▶ [Exercise goal]:
Repeat exactly, and only, the lines below starting at the line that contains "for side in" and ending at the line that contains "if empty is", inclusive of both.

>> START Information provided

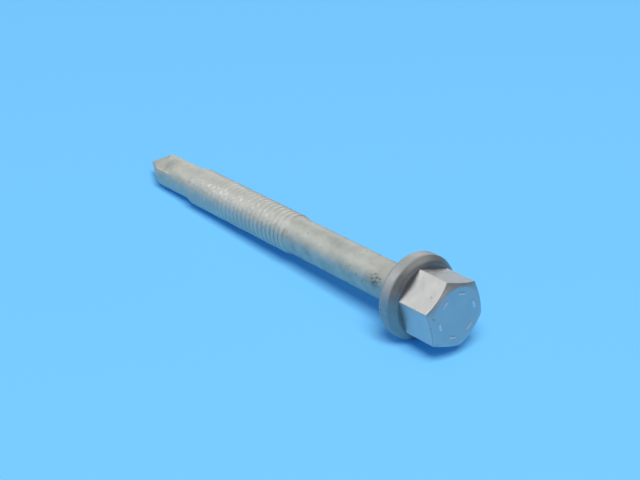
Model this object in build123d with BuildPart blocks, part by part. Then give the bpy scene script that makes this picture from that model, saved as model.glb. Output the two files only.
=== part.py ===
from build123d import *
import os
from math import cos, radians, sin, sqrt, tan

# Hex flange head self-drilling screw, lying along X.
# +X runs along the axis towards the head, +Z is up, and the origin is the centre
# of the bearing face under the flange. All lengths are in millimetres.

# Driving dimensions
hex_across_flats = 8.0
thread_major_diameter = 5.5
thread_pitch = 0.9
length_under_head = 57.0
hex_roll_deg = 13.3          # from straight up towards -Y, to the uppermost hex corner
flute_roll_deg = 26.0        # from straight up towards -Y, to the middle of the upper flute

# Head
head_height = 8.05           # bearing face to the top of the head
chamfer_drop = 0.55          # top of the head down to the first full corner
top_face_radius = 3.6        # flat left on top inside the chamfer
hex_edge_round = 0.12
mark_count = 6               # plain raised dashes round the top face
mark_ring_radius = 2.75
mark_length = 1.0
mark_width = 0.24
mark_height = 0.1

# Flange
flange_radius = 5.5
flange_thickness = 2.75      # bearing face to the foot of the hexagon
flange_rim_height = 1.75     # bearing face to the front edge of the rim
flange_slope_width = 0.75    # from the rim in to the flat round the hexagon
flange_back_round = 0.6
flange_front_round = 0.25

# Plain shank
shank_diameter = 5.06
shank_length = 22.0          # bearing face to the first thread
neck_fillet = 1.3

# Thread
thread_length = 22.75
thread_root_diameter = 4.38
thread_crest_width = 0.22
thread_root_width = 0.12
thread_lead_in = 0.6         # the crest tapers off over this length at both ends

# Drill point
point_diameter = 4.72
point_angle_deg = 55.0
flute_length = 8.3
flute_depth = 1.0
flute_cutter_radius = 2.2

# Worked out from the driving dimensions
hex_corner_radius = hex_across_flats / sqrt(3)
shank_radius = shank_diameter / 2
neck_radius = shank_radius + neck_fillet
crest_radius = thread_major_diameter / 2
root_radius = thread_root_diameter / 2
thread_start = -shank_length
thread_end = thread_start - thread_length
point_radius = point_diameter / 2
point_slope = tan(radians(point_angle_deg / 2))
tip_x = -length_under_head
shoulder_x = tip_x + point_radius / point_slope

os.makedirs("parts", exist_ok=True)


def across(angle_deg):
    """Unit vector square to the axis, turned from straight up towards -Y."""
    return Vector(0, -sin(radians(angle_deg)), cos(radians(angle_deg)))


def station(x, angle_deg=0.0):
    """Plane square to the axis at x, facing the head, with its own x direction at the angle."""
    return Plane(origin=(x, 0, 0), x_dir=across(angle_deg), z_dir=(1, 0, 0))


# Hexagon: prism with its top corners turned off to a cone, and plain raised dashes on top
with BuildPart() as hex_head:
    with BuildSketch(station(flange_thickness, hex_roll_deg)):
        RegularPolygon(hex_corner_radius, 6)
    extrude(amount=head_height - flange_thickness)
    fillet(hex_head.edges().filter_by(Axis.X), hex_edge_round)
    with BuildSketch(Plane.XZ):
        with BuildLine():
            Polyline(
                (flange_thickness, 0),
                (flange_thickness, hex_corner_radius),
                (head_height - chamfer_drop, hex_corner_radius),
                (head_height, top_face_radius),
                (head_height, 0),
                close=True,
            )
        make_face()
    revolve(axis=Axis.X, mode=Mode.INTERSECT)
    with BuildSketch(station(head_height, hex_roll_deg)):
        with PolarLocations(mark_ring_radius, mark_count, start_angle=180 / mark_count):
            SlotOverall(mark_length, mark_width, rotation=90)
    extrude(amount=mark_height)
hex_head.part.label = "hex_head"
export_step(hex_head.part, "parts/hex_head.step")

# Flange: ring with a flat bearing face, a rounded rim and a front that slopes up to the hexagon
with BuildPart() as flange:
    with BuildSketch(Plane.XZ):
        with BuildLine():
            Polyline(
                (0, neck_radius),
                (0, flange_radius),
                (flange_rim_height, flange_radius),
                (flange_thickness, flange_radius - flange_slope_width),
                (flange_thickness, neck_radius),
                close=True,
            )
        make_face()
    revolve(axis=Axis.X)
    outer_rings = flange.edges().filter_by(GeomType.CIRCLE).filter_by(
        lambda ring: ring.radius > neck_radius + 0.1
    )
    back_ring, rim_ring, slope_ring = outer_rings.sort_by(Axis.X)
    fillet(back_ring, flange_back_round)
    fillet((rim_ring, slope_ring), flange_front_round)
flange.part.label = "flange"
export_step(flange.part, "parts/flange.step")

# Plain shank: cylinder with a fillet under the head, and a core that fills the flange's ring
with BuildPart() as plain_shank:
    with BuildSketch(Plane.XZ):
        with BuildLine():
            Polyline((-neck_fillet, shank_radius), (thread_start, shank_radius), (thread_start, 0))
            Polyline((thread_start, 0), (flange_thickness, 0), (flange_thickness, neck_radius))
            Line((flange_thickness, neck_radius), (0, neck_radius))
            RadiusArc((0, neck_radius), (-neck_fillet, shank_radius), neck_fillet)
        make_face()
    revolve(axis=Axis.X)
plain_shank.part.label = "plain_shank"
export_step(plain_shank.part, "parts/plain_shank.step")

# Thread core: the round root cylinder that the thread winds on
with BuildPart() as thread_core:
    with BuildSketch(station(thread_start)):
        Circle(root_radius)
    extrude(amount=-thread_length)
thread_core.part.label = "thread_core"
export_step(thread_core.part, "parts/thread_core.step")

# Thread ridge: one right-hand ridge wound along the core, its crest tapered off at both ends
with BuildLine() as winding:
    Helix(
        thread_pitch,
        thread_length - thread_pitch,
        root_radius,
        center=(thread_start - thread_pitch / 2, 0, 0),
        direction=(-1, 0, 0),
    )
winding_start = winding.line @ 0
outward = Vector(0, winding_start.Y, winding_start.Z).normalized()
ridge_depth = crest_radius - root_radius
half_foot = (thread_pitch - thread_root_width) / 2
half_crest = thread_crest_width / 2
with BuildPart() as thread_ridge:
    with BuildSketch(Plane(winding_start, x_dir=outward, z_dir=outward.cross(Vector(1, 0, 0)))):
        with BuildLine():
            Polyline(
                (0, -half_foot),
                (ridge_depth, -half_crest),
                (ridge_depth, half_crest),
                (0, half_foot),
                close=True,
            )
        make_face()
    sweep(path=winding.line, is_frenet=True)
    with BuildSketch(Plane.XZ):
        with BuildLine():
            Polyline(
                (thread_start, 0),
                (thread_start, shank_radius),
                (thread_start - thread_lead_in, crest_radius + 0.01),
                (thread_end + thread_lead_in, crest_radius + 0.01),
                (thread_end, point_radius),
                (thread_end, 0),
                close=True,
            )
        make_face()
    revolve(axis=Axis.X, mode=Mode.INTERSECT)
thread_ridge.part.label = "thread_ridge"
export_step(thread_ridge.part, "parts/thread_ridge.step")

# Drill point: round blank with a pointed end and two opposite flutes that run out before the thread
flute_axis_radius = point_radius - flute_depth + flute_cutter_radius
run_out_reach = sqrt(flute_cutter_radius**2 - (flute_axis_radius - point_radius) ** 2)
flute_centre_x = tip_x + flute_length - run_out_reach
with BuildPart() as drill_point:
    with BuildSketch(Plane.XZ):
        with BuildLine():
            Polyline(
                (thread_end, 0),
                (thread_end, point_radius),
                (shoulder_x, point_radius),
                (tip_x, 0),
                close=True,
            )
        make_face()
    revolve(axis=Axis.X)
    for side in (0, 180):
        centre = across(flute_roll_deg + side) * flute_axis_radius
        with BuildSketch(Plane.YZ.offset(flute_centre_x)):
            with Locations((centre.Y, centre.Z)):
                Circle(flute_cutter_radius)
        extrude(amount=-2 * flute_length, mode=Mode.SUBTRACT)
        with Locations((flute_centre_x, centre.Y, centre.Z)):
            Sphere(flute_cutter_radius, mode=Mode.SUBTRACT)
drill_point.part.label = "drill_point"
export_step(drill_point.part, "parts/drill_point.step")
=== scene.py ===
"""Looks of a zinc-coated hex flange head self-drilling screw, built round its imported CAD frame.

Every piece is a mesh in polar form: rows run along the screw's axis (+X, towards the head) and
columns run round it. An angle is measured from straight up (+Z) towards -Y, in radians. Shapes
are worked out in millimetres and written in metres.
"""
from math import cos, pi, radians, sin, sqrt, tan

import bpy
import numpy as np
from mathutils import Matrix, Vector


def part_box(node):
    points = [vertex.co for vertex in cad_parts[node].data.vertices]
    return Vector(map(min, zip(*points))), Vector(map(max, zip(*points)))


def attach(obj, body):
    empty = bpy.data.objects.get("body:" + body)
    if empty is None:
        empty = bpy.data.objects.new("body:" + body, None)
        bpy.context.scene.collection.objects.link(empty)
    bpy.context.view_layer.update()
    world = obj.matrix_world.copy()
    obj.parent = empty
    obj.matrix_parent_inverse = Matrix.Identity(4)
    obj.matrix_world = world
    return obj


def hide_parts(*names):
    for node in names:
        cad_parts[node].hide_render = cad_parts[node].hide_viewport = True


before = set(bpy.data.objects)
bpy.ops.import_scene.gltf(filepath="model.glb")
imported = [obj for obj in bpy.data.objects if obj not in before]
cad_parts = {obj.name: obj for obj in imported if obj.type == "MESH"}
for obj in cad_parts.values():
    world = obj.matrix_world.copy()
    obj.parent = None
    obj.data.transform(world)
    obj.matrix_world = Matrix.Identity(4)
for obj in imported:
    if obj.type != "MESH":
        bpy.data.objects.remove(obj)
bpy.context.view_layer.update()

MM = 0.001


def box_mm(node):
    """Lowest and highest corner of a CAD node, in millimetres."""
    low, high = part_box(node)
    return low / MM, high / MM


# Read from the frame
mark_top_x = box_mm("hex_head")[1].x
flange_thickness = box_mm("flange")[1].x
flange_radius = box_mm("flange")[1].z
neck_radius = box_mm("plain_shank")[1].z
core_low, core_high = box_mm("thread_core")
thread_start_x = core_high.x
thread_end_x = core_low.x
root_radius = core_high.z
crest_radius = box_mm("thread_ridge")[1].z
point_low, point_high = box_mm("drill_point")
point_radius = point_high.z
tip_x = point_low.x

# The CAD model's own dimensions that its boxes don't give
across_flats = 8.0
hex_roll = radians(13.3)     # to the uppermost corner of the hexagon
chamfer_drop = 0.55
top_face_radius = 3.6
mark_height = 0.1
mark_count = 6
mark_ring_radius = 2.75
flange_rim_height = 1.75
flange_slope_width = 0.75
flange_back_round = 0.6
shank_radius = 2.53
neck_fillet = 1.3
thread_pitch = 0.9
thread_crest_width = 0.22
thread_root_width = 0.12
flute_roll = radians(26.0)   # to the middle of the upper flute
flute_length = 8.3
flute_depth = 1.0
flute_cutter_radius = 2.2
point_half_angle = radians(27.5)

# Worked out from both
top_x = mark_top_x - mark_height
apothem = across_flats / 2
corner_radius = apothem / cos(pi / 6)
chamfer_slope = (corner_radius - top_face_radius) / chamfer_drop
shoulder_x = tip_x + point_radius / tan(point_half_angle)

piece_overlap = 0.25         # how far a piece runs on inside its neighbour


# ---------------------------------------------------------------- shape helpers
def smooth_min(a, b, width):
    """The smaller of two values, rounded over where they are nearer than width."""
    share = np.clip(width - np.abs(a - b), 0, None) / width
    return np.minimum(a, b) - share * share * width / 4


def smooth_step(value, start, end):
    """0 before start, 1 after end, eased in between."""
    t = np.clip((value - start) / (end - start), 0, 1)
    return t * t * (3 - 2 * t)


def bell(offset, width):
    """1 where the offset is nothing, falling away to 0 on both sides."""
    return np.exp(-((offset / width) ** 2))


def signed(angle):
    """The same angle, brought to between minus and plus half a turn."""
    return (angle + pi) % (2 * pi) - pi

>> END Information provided

▶ [Output for this exercise]:
    for side in (0, 180):
        centre = across(flute_roll_deg + side) * flute_axis_radius
        with BuildSketch(Plane.YZ.offset(flute_centre_x)):
            with Locations((centre.Y, centre.Z)):
                Circle(flute_cutter_radius)
        extrude(amount=-2 * flute_length, mode=Mode.SUBTRACT)
        with Locations((flute_centre_x, centre.Y, centre.Z)):
            Sphere(flute_cutter_radius, mode=Mode.SUBTRACT)
drill_point.part.label = "drill_point"
export_step(drill_point.part, "parts/drill_point.step")
=== scene.py ===
"""Looks of a zinc-coated hex flange head self-drilling screw, built round its imported CAD frame.

Every piece is a mesh in polar form: rows run along the screw's axis (+X, towards the head) and
columns run round it. An angle is measured from straight up (+Z) towards -Y, in radians. Shapes
are worked out in millimetres and written in metres.
"""
from math import cos, pi, radians, sin, sqrt, tan

import bpy
import numpy as np
from mathutils import Matrix, Vector


def part_box(node):
    points = [vertex.co for vertex in cad_parts[node].data.vertices]
    return Vector(map(min, zip(*points))), Vector(map(max, zip(*points)))


def attach(obj, body):
    empty = bpy.data.objects.get("body:" + body)
    if empty is None:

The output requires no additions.